Your choice of response tool will be important, too. In some cases, I have seen an issue in Twitter and the company responds on their website. This does not work. As the saying goes, “fight [social] fire with [social] fire,” meaning that if the comment was made on Twitter, refute the comment on Twitter. It is critical that you address the issue where the crisis broke out. So if the comment was made on YouTube, address it on YouTube; if it was made on Twitter, then go for Twitter.

What?

Of course the content that you respond with makes a difference. Do your research and make sure you release data in real time even though you might not have all the information complete. If you made a mistake, then apologize. In every relationship an apology opens the door to conversation. Make sure you discuss why the issue happened and what you are doing about it. For example, did you appoint the wrong type of person for handling a complaint, or did you not have the right guidelines in place? Ask your community for their thoughts if appropriate.

How?

Your action should be quick, personal, and direct. Using the internal terms of service will help you decide how. With red ratings that require action from a senior executive, often the appropriate channel for a response is not from any one person, but from the company through an a blog, an online release, or an announcement on your company’s website, Facebook page, or Twitter channel.
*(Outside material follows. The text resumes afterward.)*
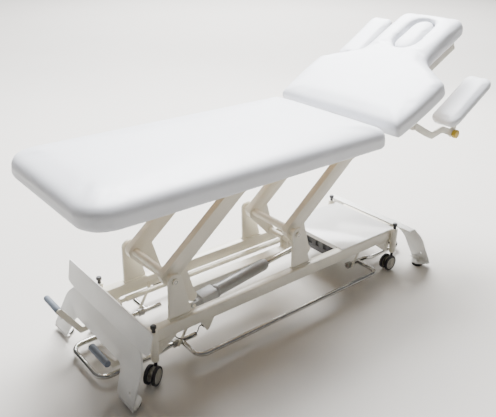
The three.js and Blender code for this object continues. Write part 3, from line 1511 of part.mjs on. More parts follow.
const armTurn = -lift.angle * degrees;
table.add(
  placed(lift.footX, 0, lift.pivotZ, armTurn, mesh("foot_arms", liftArm(false), "paint")),
  placed(lift.headX, 0, lift.pivotZ, armTurn, mesh("head_arms", liftArm(true), "paint")),
  placed(
    actuator.baseX, actuator.y, actuator.baseZ, actuatorPlace().turn,
    mesh("actuator_motor", actuatorMotor(), "greyPlastic"),
    mesh("actuator_tube", actuatorTube(), "tubeGrey"),
    mesh("actuator_rod", actuatorRod(), "chrome"),
  ),
  placed(
    head.seamX, 0, head.seamZ, -head.tilt * degrees,
    mesh("head_frame", headFramePiece(), "paint"),
    mesh("head_board", headBoard(), "wood"),
    mesh("head_cushion", headCushion(), "vinyl"),
    mesh("face_plug", facePlug(), "vinyl"),
  ),
  placed(
    spring.baseX, spring.y, spring.baseZ, springPlace().turn,
    mesh("gas_spring_cylinder", springCylinder(), "darkPlastic"),
    mesh("gas_spring_rod", springRod(), "chrome"),
  ),
);

for (const { name, side, swing, tilt } of armrestPoses) {
  const swung = swing * degrees;
  const elbowX = armrest.pivotX + armrest.length * Math.cos(swung);
  const elbowZ = armrest.pivotZ + armrest.length * Math.sin(swung);
  table.add(
    placed(armrest.pivotX, 0, armrest.pivotZ, -swung, mesh(`armrest_${name}_arm`, armrestLink(side),
      "paint")),
    placed(
      elbowX, 0, elbowZ, -tilt * degrees,
      mesh(`armrest_${name}_pad_plate`, padPlate(side), "paint"),
      mesh(`armrest_${name}_pad`, padCushion(side), "vinyl"),
      mesh(`armrest_${name}_knob`, armrestKnob(side), "ochre"),
    ),
  );
}

// The origin is the middle of the table's footprint, on the floor
const reach = new THREE.Box3().setFromObject(table, true);
table.position.x = -(reach.min.x + reach.max.x) / 2;
table.position.y = -(reach.min.y + reach.max.y) / 2;

export default table;
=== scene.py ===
"""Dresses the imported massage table: cushions, chrome foot ring, castors, grips and finishes."""
import json
import math

import bpy
from bpy.props import FloatProperty, FloatVectorProperty, IntProperty, PointerProperty
from mathutils import Matrix, Vector


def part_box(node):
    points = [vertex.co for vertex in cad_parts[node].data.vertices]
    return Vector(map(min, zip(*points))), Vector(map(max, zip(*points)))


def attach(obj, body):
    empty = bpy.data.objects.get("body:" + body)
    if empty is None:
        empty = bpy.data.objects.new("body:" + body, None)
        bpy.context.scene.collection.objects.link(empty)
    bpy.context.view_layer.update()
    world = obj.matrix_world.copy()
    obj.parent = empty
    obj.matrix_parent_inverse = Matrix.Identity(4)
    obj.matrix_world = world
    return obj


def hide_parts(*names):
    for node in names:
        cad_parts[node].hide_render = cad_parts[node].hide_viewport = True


bl_info = {
    "name": "Massage table",
    "version": (1, 0, 0),
    "blender": (4, 5, 0),
    "location": "View3D > Sidebar > Massage table",
    "description": "Dresses the packed massage table with its padding, tubes, castors and finishes",
    "category": "Object",
}

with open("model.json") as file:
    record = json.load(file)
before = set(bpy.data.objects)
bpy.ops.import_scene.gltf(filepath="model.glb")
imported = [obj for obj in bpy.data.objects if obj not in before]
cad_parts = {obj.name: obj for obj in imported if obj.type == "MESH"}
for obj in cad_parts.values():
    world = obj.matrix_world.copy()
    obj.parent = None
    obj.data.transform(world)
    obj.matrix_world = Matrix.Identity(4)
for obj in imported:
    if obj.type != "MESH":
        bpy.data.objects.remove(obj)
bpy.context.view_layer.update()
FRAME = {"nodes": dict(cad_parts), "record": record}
NODES = FRAME["nodes"]
RECORD = FRAME["record"]
JOINTS = {joint["name"]: joint for joint in RECORD["behaviour"]["joints"]}
BODY_OF = {node: body for body, nodes in RECORD["behaviour"]["bodies"].items() for node in nodes}
SLOT_OF = {part["node"]: part["material_slot"] for part in RECORD["subparts"]}

CORNERS = ("near_foot", "far_foot", "near_head", "far_head")
SIDES = (("near", -1), ("far", 1))
HALF_TURN = Matrix.Rotation(math.pi, 4, "Z")
MILLIMETRE = 0.001
# The model's middle lies this far from the middle of its base, in millimetres
SHIFT_X = -75.04

# Nodes that the operators below model anew, besides the padded ones
REMODELLED = {"switch_lead", "foot_bar", "pedal_grip_near", "pedal_grip_far",
              *(f"castor_wheels_{corner}" for corner in CORNERS)}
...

The yellow-rated items probably do not need to go through the same level of review as the red items, and thus a response could be directly from an individual.

At the end, use this opportunity to reflect on what happened. How does this impact the longer term? Collect those issues that are indicative of a larger trend. The list that follows outlines the key items for your response planning:

  1. Speed: Get your Digital Council together.
  2. Classify into type of issue.
  3. Clarify who responds to which issues.
  4. Communicate to your “brand army.”
  5. Activate the plan by updating blogs, tweets, etc.
  6. Create a feedback loop for learning.